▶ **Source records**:

━━━━

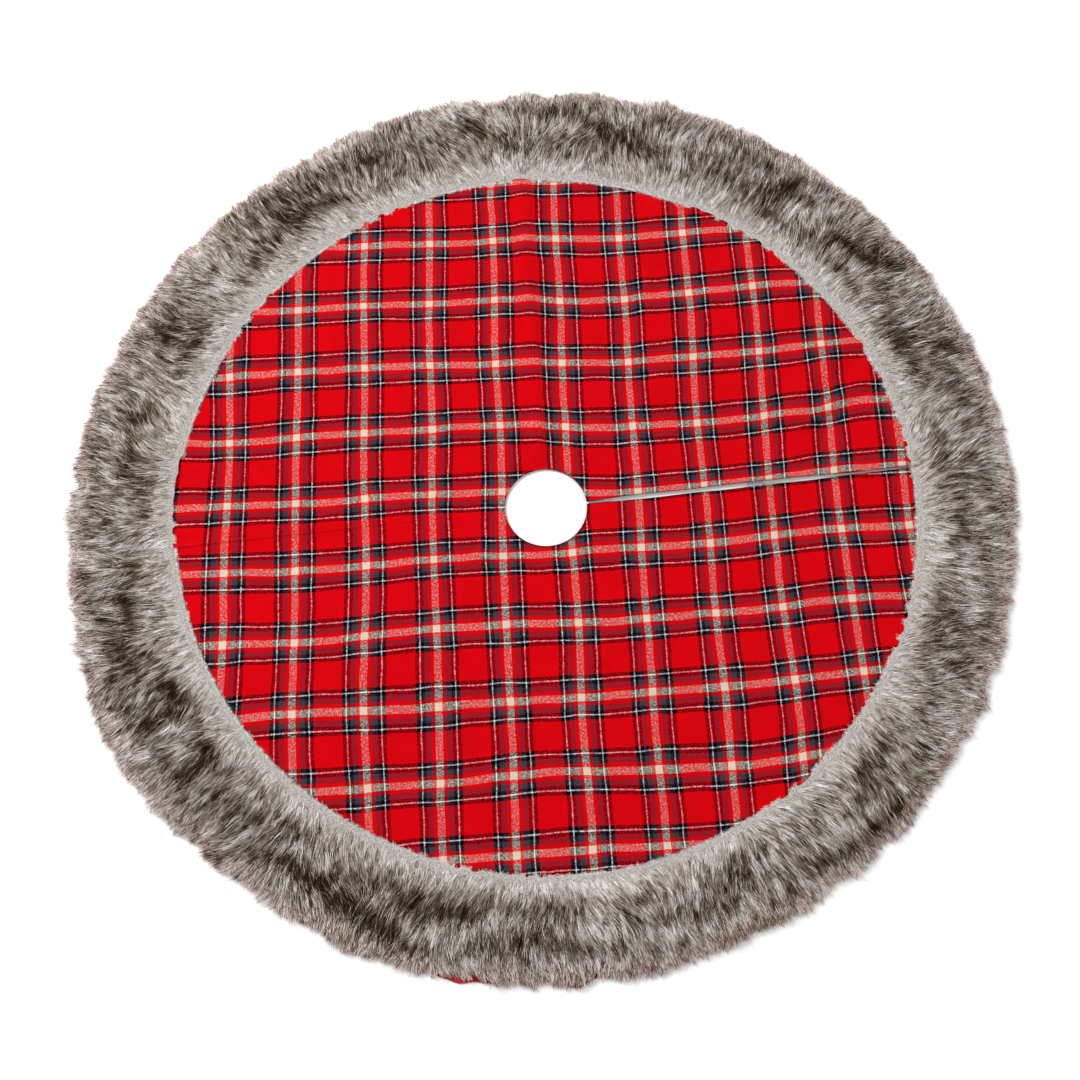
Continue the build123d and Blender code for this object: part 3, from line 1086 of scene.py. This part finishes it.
def box_path(low, high, inset, z):
    """A rectangle inside a tape's outline, with a line across it, as a machine sews it."""
    x0, x1 = low.x + inset, high.x - inset
    y0, y1 = low.y + inset, high.y - inset
    return np.array([(x0, y0, z), (x1, y0, z), (x1, y1, z), (x0, y1, z), (x0, y0, z), (x1, y1, z)])


def add_closures(hook_tape, loop_tape, red):
    """Hook strips under the left edge of the slit, and loop tabs that reach across from the right."""
    sewing = {"pitch": 2.3 * MM, "radius": 0.15 * MM, "dive": 0.2 * MM}
    inset = 1.6 * MM
    left_rows, right_rows = [], []
    for number, place in enumerate(CLOSURES):
        draw = np.random.default_rng(TAPE_SEED + number)
        node = f"hook_strip_{place}"
        low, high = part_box(node)
        root = low.z + 0.5 * MM
        strip = joined([plate(low, high, root, high.z), hooks(low, high, root, low.z + 0.02 * MM, draw)])
        rigid(f"hook_tape_{place}", strip, hook_tape, "left_flap", node)
        left_rows.append(stitches_along(box_path(low, high, inset, root - 0.1 * MM), **sewing))

        node = f"loop_tab_{place}"
        low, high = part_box(node)
        under, root = 0.18 * MM, 0.48 * MM
        # the tab is sewn on its own side of the slit, and its loops begin there
        sewn_high, loop_low = high.copy(), low.copy()
        sewn_high.y, loop_low.y = -3.5 * MM, -2.5 * MM
        tab = joined([plate(low, high, under, root), loops(loop_low, high, root, high.z + 0.12 * MM, draw)])
        rigid(f"loop_tape_{place}", tab, loop_tape, "right_flap", node)
        right_rows.append(stitches_along(box_path(low, sewn_high, inset, under + 0.01 * MM), **sewing))
    for side_name, rows in (("left", left_rows), ("right", right_rows)):
        name, node = f"tape_stitches_{side_name}", f"closure_stitching_{side_name}"
        rigid(name, joined(rows), red, f"{side_name}_flap", node)


def add_joint_seams(grey):
    """Zigzag stitches that join the fur strips, on the underside of their backing."""
    corners = 30
    zigzag = 1.1 * MM * np.where(np.arange(corners) % 2, 1, -1)
    radius = np.linspace(fur_inner + 8 * MM, skirt_radius - 30 * MM, corners)
    for degrees in (90, 180, 270):
        x, y = polar(1.0, degrees)
        x, y = radius * x, radius * y
        if degrees == 180:
            y = y + zigzag
        else:
            x = x + zigzag - 1.4 * MM  # just on the still side of the fold
        path = np.stack([x, y, 1.9 * MM + 0 * x], -1)
        name, node = f"joint_stitches_{degrees}", f"fur_joint_seam_{degrees}"
        rigid(name, stitches_along(path), grey, "skirt_back", node)


def add_label(satin_cloth, red):
    """A small blank ribbon on the underside, sewn down along both short ends."""
    low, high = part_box("care_label")
    u, v = np.meshgrid(np.linspace(0, 1, 60), np.linspace(0, 1, 30), indexing="ij")
    x = low.x + u * (high.x - low.x)
    y = low.y + v * (high.y - low.y)
    loose = np.sin(math.pi * u)
    top = (0.42 - 0.08 * loose + 0.05 * np.sin(u * 14 + v * 3) * loose) * MM
    points, faces, _ = shell(x, y, top, 0.2 * MM, 0.04 * MM, 1)
    rigid("care_label_ribbon", (points, faces), satin_cloth, "right_flap", "care_label")
    rows = []
    for end in (low.x + 1.5 * MM, high.x - 1.5 * MM):
        span = np.linspace(low.y + 1 * MM, high.y - 1 * MM, 12)
        path = np.stack([end + 0 * span, span, 0.2 * MM + 0 * span], -1)
        rows.append(stitches_along(path, pitch=2.4 * MM, radius=0.13 * MM, dive=0.1 * MM))
    rigid("label_stitches", joined(rows), red, "right_flap")


# ---- run

add_camera()
add_studio()
plaid_cloth = tartan()
red_lining = lining_cloth()
for side_name in SIDES:
    add_lining(side_name, red_lining)
    add_plaid(side_name, plaid_cloth)
dense = underfur()
tones = pile_materials()
for number, quarter in enumerate(QUARTERS):
    add_fur(quarter, number, dense, tones)

red_thread = thread("red_thread", srgb(176, 10, 20))
grey_thread = thread("grey_thread", srgb(150, 146, 142))
for side_name in SIDES:
    add_seams(side_name, red_thread, grey_thread)
# each tape's colour with painted light on its fluff, then with painted shade between
hook_tape = tape("hook_tape", srgb(226, 226, 232), srgb(184, 184, 192), 900, 0.0002)
loop_tape = tape("loop_tape", srgb(238, 236, 244), srgb(204, 202, 212), 1400, 0.0003)
add_closures(hook_tape, loop_tape, red_thread)
add_joint_seams(grey_thread)
add_label(satin(), red_thread)
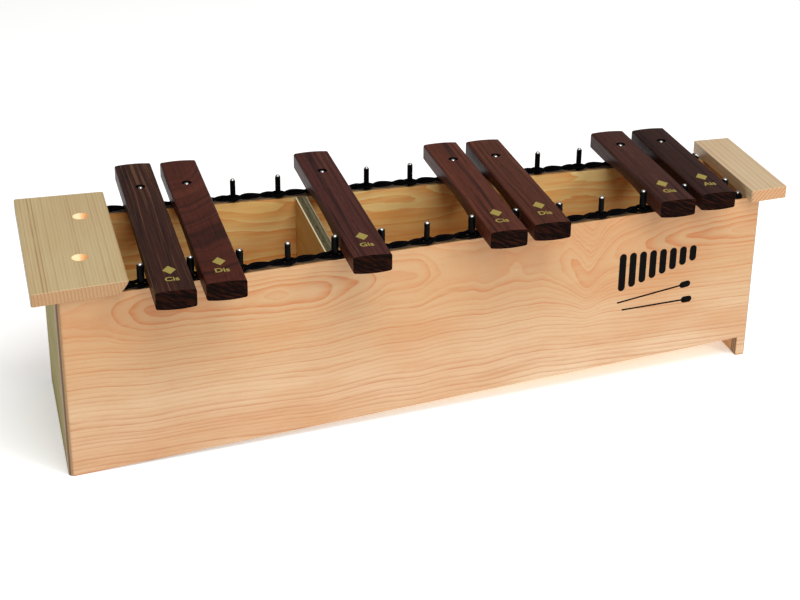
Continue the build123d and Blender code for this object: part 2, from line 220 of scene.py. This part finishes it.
def softwood(name, axes, rings, cols, seed, sharp=3.0, line=0.9, edge=None, rough=0.45,
             accent=None, gloss=0.35, coat=0.08, tint=None):
    """Lacquered softwood.

    axes turns the tree's x, y, z into along, across and deep. rings gives the growth-ring number
    as a field, cols early wood, late wood, a warm tint and dark fibres. sharp, a number or a
    field, narrows the late wood, and line is its strength. edge gives a mask and colour for cut
    edges, accent a mask of extra late wood, tint a mask with other early and late wood. rough is
    the roughness, gloss the specular level and coat the lacquer's weight.
    """
    t = Tree(name)
    along, across, deep = axes(t)
    r = rings(t, along, across, deep)
    r = r + t.noise(r * 0.9, seed, 0.0, 1.0) * 0.9
    saw = r.frac()
    weight = t.noise(r.floor() * 1.7 + 0.3, seed, 2.0, 0.0).step(0.3, 0.7, 0.35, 1.0)
    late = (saw ** (sharp(t) if callable(sharp) else sharp)) * saw.step(1.0, 0.93) * weight
    broken = t.noise(along * 0.02 + seed, across * 0.3, deep * 0.3, 2.0).step(0.25, 0.65, 0.55, 1.0)
    late = late * broken * line
    if accent:
        late = t.math("MAXIMUM", late, accent(t) * broken)
    if tint:
        mask, early_tint, late_tint = tint(t)
        cols = (t.mix(mask, cols[0], early_tint), t.mix(mask, cols[1], late_tint)) + cols[2:]
    fibre = t.noise(along * 0.035 + seed, across * 1.5, deep * 1.5, 3.0, 0.65)
    streak = t.noise(along * 0.006 + seed, across * 0.14, deep * 0.14, 4.0, 0.6)
    warm = t.noise(along * 0.005, across * 0.018 + seed, deep * 0.018, 2.0)
    col = t.mix(warm.step(0.35, 0.7, 0.0, 0.6), cols[0], cols[2])
    col = t.mix(streak.step(0.4, 0.75, 0.0, 0.35), col, cols[2])
    col = t.mix(late, col, cols[1])
    col = t.mix(fibre.step(0.5, 0.8, 0.0, 0.3), col, cols[3])
    if edge:
        mask, colour = edge(t)
        col = t.mix(mask, col, colour)
    return t.finish(col, fibre.step(0.3, 0.8, rough - 0.06, rough + 0.1),
                    fibre * 0.6 + late * 0.4, 0.04, Specular_IOR_Level=gloss,
                    Coat_Weight=coat, Coat_Roughness=0.3)


def plain_rings(spacing, lean, wander=5.0, seed=0.0):
    """Nearly straight rings that lean by the angle lean against the board's face."""
    def rings(t, along, across, deep):
        warp = t.noise(along * 0.004 + seed, across * 0.03, deep * 0.03, 2.0) * wander
        fine = t.noise(along * 0.02 + seed, across * 0.2, deep * 0.2, 1.0) * (spacing * 0.3)
        return (across * math.cos(lean) + deep * math.sin(lean) + warp + fine) / spacing + 100.0
    return rings


def rotary_rings(seed, count=5.0, size=0.0080):
    """The ovals and broad flames of a peeled veneer."""
    def rings(t, along, across, deep):
        hills = t.noise(along * size + seed, across * size * 5.0, deep * 0.01 + seed, 1.5, 0.5)
        jag = t.noise(along * 0.05 + seed, across * 0.4, deep * 0.1, 2.0) * 0.3
        return hills * count + across * 0.045 + jag + 20.0
    return rings


def front_rings(t, x, z, _deep):
    """The front panel's figure: flames round a heart line near the top, and a knot's dip."""
    dip = (x - 170.0) * (1.0 / 15.0)
    dip = 1.0 / (dip * dip + 1.0)
    ripple = t.noise(x * 0.07, z * 0.03, 3.0, 2.0) - 0.5
    near = ((x - 150.0) * (1.0 / 60.0)).abs().step(1.0, 0.2) * z.step(115.0, 165.0)
    z = z + dip * z.step(55.0, 128.0, 0.0, 34.0) + ripple * near * 26.0
    sway = t.noise(x * 0.006, 4.4, 0.0, 1.0) * 26.0 - 13.0
    a = z - 158.0 + x * 0.022 - sway
    d = 22.0 - ((x + 200.0) * (1.0 / 89.0) + math.pi / 2).sin() * 15.0
    d = d + t.noise(x * 0.013, 9.1, 0.0, 2.0) * 20.0 - 10.0
    warp = t.noise(x * 0.004, z * 0.02, 5.0, 1.0) * 3.0
    fine = t.noise(x * 0.012, z * 0.09, 6.0, 1.0) * 0.42
    return (a * a + d * d).sqrt() * (1.0 / 4.5) + warp + fine


def front_sharp(t):
    """Late wood is a little broader in the flames than lower down."""
    return t.z.step(95.0, 180.0, 2.4, 2.1)


def front_tint(t):
    """The panel's lower part is paler and pinker; the paleness is partly painted light that offsets
    the shade low on the panel.
    """
    return t.z.step(130.0, 10.0, 0.0, 0.85), lin(223, 197, 163), lin(170, 96, 54)


def rear_tint(t):
    """The rear wall's outer face is paler and less orange than its inside, whose bright orange is
    partly the wood's colour and partly painted light brightening the wall inside the box.
    """
    return t.y.step(94.0, 97.0), lin(222, 184, 134), lin(196, 128, 74)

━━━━

▶ **GIVEN TASK**: Give back the listing exactly, please, from its first line to the line containing "(x1, y1, z)])", inclusive, and nothing past that line.

▶ **OUTPUT OF THE TASK**:
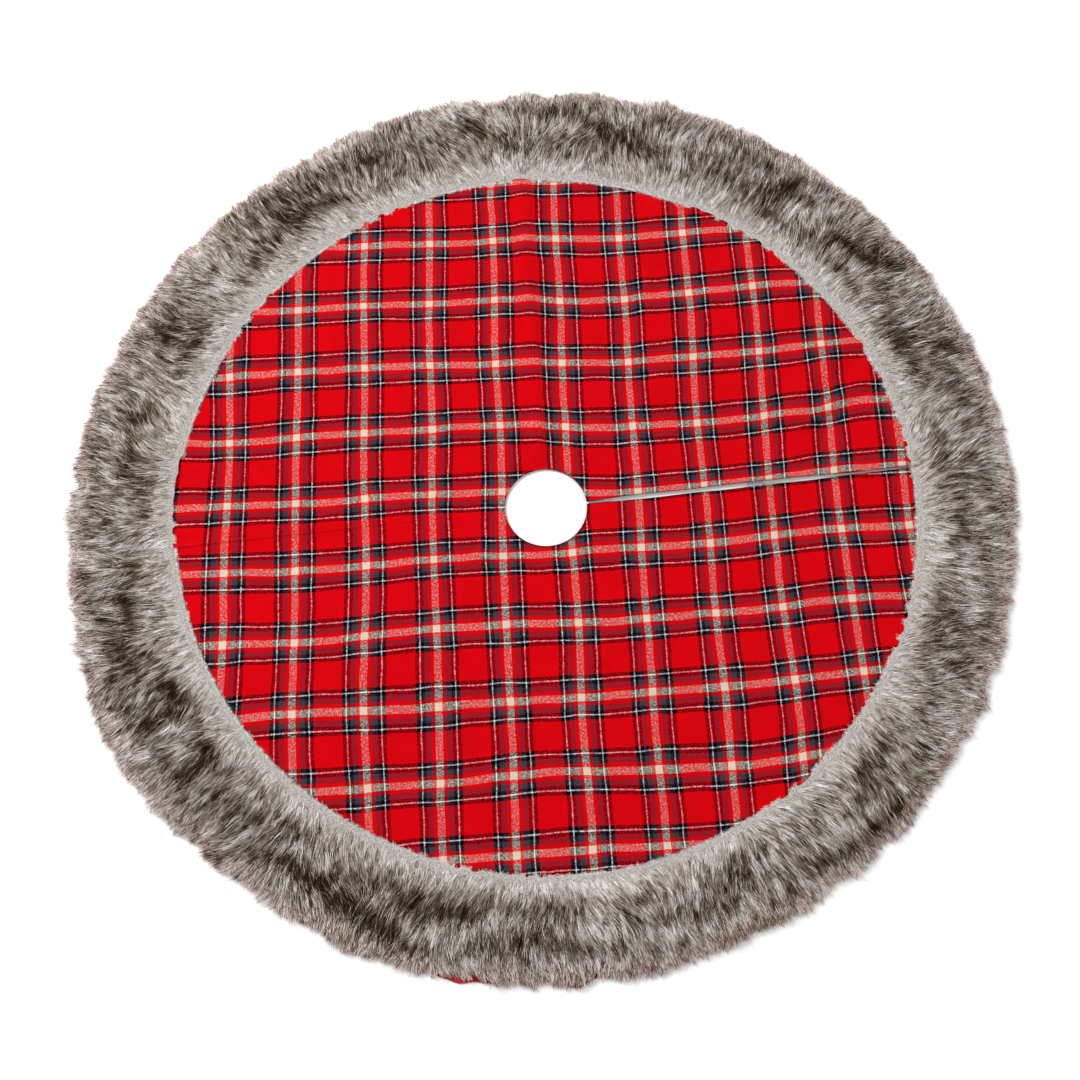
Continue the build123d and Blender code for this object: part 3, from line 1086 of scene.py. This part finishes it.
def box_path(low, high, inset, z):
    """A rectangle inside a tape's outline, with a line across it, as a machine sews it."""
    x0, x1 = low.x + inset, high.x - inset
    y0, y1 = low.y + inset, high.y - inset
    return np.array([(x0, y0, z), (x1, y0, z), (x1, y1, z), (x0, y1, z), (x0, y0, z), (x1, y1, z)])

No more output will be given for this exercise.